Cuando llegó el día de la boda, la reina aún no había visto al fiel lacayo del príncipe con quien contraería matrimonio. Esperaba que fuera alguien que pudiera llenar de ilusiones su corazón como lo había hecho el príncipe. Pero no fue así. Apenas lo vio, sintió terror. Estaba bien feo, feo. Bueno, feo era poco. Para consolarse, trató de recordar todo lo que el príncipe había dicho de él, pero nada calmaba la intranquilidad de su corazón y quiso salir huyendo, aunque el miedo a faltar a su palabra la armó de valor. Estaba vestido con una túnica vieja recién lavada de manchas de tierra, sangre y sudor. No llevaba más insignias que una lanza, y en la cabeza una incómoda diadema espinosa. El corazón de la reina dio un vuelco de terror; pero algo en su corazón le hizo saber que podía amar a ese hombre por todo lo bueno que de él había dicho el príncipe. Así que contrajeron nupcias y por un momento a la reina le pareció ver en sus ojos la belleza de la mirada de su amado príncipe. Y en su sonrisa pronto descubrió la lección: el príncipe se había disfrazado para casarse con ella, la mujer más vanidosa del reino.

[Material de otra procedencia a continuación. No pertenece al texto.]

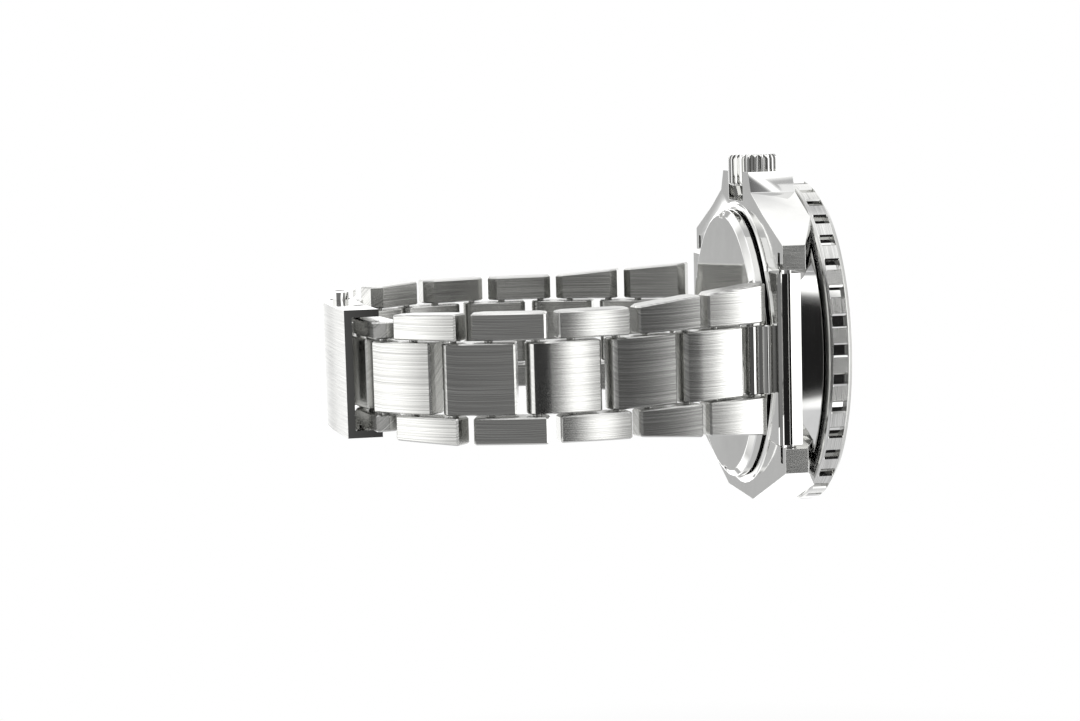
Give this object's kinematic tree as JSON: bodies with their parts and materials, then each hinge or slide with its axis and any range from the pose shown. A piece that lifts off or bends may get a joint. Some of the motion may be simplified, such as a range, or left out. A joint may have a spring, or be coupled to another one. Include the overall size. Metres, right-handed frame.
{
  "type": "diver's wristwatch",
  "caption": "Analogue diver's wristwatch with a slotted turning bezel, screw crown between guards and a tapered three-row steel bracelet with a folding clasp.",
  "frame": {"origin": "middle of the case back's outer face, which lies against the wrist", "axes": "+X out of the dial, +Z towards the crown at 3 o'clock, -Y towards 12 o'clock; the bracelet loop hangs towards -X"},
  "size_m": [0.0649, 0.0614, 0.0457],
  "materials": {
    "brushed_steel": "satin brushed",
    "polished_steel": "mirror polished",
    "gasket_rubber": "matt",
    "black_insert": "gloss",
    "black_dial": "satin",
    "lume": "matt",
    "sapphire_crystal": "clear polished",
    "rhodium_plate": "fine satin",
    "holder_plastic": "matt"
  },
  "bodies": {
    "case": {"bezel_click_spring": "rhodium_plate", "case_back": "polished_steel", "case_back_gasket": "gasket_rubber", "case_middle": "polished_steel", "chapter_ring": "black_dial", "crown_tube": "polished_steel", "crystal": "sapphire_crystal", "crystal_gasket": "gasket_rubber", "dial": "black_dial", "end_link_12": "brushed_steel", "end_link_6": "brushed_steel", "movement": "rhodium_plate", "movement_holder": "holder_plastic", "spring_bar_12": "polished_steel", "spring_bar_6": "polished_steel"},
    "bezel": {"bezel_ring": "polished_steel", "bezel_insert": "black_insert", "bezel_pip": "lume"},
    "hour_hand_arbor": {"hour_hand": "lume"},
    "minute_hand_arbor": {"minute_hand": "lume"},
    "seconds_hand_arbor": {"seconds_hand": "lume"},
    "winding_rotor": {"rotor": "rhodium_plate"},
    "winding_stem": {"crown_stem": "polished_steel"},
    "winding_crown": {"crown": "polished_steel"},
    "link_12_1": {"outer_pair_12_1": "brushed_steel", "centre_link_12_1": "brushed_steel"},
    "link_12_2": {"outer_pair_12_2": "brushed_steel", "centre_link_12_2": "brushed_steel"},
    "link_12_3": {"outer_pair_12_3": "brushed_steel", "centre_link_12_3": "brushed_steel"},
    "link_12_4": {"outer_pair_12_4": "brushed_steel", "centre_link_12_4": "brushed_steel"},
    "link_12_5": {"outer_pair_12_5": "brushed_steel", "centre_link_12_5": "brushed_steel", "link_screw_12_5": "polished_steel"},
    "link_12_6": {"outer_pair_12_6": "brushed_steel", "centre_link_12_6": "brushed_steel", "link_screw_12_6": "polished_steel"},
    "link_6_1": {"outer_pair_6_1": "brushed_steel", "centre_link_6_1": "brushed_steel"},
    "link_6_2": {"outer_pair_6_2": "brushed_steel", "centre_link_6_2": "brushed_steel"},
    "link_6_3": {"outer_pair_6_3": "brushed_steel", "centre_link_6_3": "brushed_steel"},
    "link_6_4": {"outer_pair_6_4": "brushed_steel", "centre_link_6_4": "brushed_steel", "link_screw_6_4": "polished_steel"},
    "link_6_5": {"outer_pair_6_5": "brushed_steel", "centre_link_6_5": "brushed_steel", "link_screw_6_5": "polished_steel", "clasp_spring_bar_6": "polished_steel"},
    "cover": {"clasp_cover": "brushed_steel", "clasp_spring_bar_12": "polished_steel", "blade_pin_cover": "polished_steel"},
    "button_3": {"push_button_3": "polished_steel"},
    "button_9": {"push_button_9": "polished_steel"},
    "blade_outer": {"clasp_blade_outer": "brushed_steel", "blade_pin_fold": "polished_steel"},
    "blade_inner": {"clasp_blade_inner": "brushed_steel"}
  },
  "joints": [
    {"name": "bezel_turn", "type": "hinge", "parent": "case", "child": "bezel", "pos_m": [0, 0, 0], "axis": [1, 0, 0], "continuous": true},
    {"name": "minute_turn", "type": "hinge", "parent": "case", "child": "minute_hand_arbor", "pos_m": [0, 0, 0], "axis": [-1, 0, 0], "continuous": true},
    {"name": "hour_turn", "type": "hinge", "parent": "case", "child": "hour_hand_arbor", "pos_m": [0, 0, 0], "axis": [-1, 0, 0], "continuous": true},
    {"name": "seconds_turn", "type": "hinge", "parent": "case", "child": "seconds_hand_arbor", "pos_m": [0, 0, 0], "axis": [-1, 0, 0], "continuous": true},
    {"name": "rotor_swing", "type": "hinge", "parent": "case", "child": "winding_rotor", "pos_m": [0, 0, 0], "axis": [1, 0, 0], "continuous": true},
    {"name": "crown_pull", "type": "slide", "parent": "case", "child": "winding_stem", "axis": [0, 0, 1], "range_m": [0, 0.0016]},
    {"name": "crown_turn", "type": "hinge", "parent": "winding_stem", "child": "winding_crown", "pos_m": [0.0044, 0, 0.0206], "axis": [0, 0, 1], "continuous": true},
    {"name": "pin_12_1", "type": "hinge", "parent": "case", "child": "link_12_1", "pos_m": [-0.0016, -0.0204, 0], "axis": [0, 0, 1], "range_deg": [0, 25]},
    {"name": "pin_12_2", "type": "hinge", "parent": "link_12_1", "child": "link_12_2", "pos_m": [-0.01055, -0.02439, 0], "axis": [0, 0, 1], "range_deg": [0, 25]},
    {"name": "pin_12_3", "type": "hinge", "parent": "link_12_2", "child": "link_12_3", "pos_m": [-0.01976, -0.02774, 0], "axis": [0, 0, 1], "range_deg": [0, 25]},
    {"name": "pin_12_4", "type": "hinge", "parent": "link_12_3", "child": "link_12_4", "pos_m": [-0.02951, -0.02876, 0], "axis": [0, 0, 1], "range_deg": [0, 25]},
    {"name": "pin_12_5", "type": "hinge", "parent": "link_12_4", "child": "link_12_5", "pos_m": [-0.03902, -0.02639, 0], "axis": [0, 0, 1], "range_deg": [0, 25]},
    {"name": "pin_12_6", "type": "hinge", "parent": "link_12_5", "child": "link_12_6", "pos_m": [-0.04652, -0.02009, 0], "axis": [0, 0, 1], "range_deg": [0, 25]},
    {"name": "pin_6_1", "type": "hinge", "parent": "case", "child": "link_6_1", "pos_m": [-0.0016, 0.0204, 0], "axis": [0, 0, -1], "range_deg": [0, 25]},
    {"name": "pin_6_2", "type": "hinge", "parent": "link_6_1", "child": "link_6_2", "pos_m": [-0.01055, 0.02439, 0], "axis": [0, 0, -1], "range_deg": [0, 25]},
    {"name": "pin_6_3", "type": "hinge", "parent": "link_6_2", "child": "link_6_3", "pos_m": [-0.01976, 0.02774, 0], "axis": [0, 0, -1], "range_deg": [0, 25]},
    {"name": "pin_6_4", "type": "hinge", "parent": "link_6_3", "child": "link_6_4", "pos_m": [-0.02951, 0.02876, 0], "axis": [0, 0, -1], "range_deg": [0, 25]},
    {"name": "pin_6_5", "type": "hinge", "parent": "link_6_4", "child": "link_6_5", "pos_m": [-0.03902, 0.02639, 0], "axis": [0, 0, -1], "range_deg": [0, 25]},
    {"name": "cover_hinge", "type": "hinge", "parent": "link_12_6", "child": "cover", "pos_m": [-0.04856, -0.01051, 0], "axis": [0, 0, 1], "range_deg": [0, 10]},
    {"name": "clasp_open", "type": "hinge", "parent": "cover", "child": "blade_outer", "pos_m": [-0.04904, 0.01434, 0], "axis": [0, 0, 1], "range_deg": [0, 40]},
    {"name": "clasp_fold", "type": "hinge", "parent": "blade_outer", "child": "blade_inner", "pos_m": [-0.05006, -0.00451, 0], "axis": [0, 0, 1], "range_deg": [-80, 0]},
    {"name": "button_3_press", "type": "slide", "parent": "cover", "child": "button_3", "axis": [0, 0, -1], "range_m": [0, 0.0005], "stiffness_N_per_m": 400},
    {"name": "button_9_press", "type": "slide", "parent": "cover", "child": "button_9", "axis": [0, 0, 1], "range_m": [0, 0.0005], "stiffness_N_per_m": 400}
  ],
  "couplings": [
    {"joint": "hour_turn", "follows": "minute_turn", "ratio": 0.083333},
    {"joint": "seconds_turn", "follows": "minute_turn", "ratio": 60},
    {"joint": "clasp_fold", "follows": "clasp_open", "ratio": -2}
  ]
}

Queridos hijos e hijas, el Señor Jesús, rey del universo ha querido desposar nuestra vanidad orgullosa y egoísta. Y para ello ha querido mostrarse el más noble de los príncipes de la tierra, asumiendo la condición de siervo, para enseñarnos lo que verdaderamente vale en la vida. Así, «sin figura ni belleza, despreciado y rechazado por los hombres, varón de dolores, acostumbrado a sufrimientos, como uno del que se aparta la mirada», se presentó y sigue presentándose a las bodas de su amor para enseñar a su Iglesia el camino de la verdadera felicidad que es el amor y el dar la vida. En cada uno de los pequeños, de los enfermos, de los necesitados, en el hermano difícil, en la miseria del pecador, Cristo sigue presentándose a desposar nuestra vanidad. Anda, no desprecies a Cristo esposo, síguelo hasta la gloria, síguelo hasta el amor.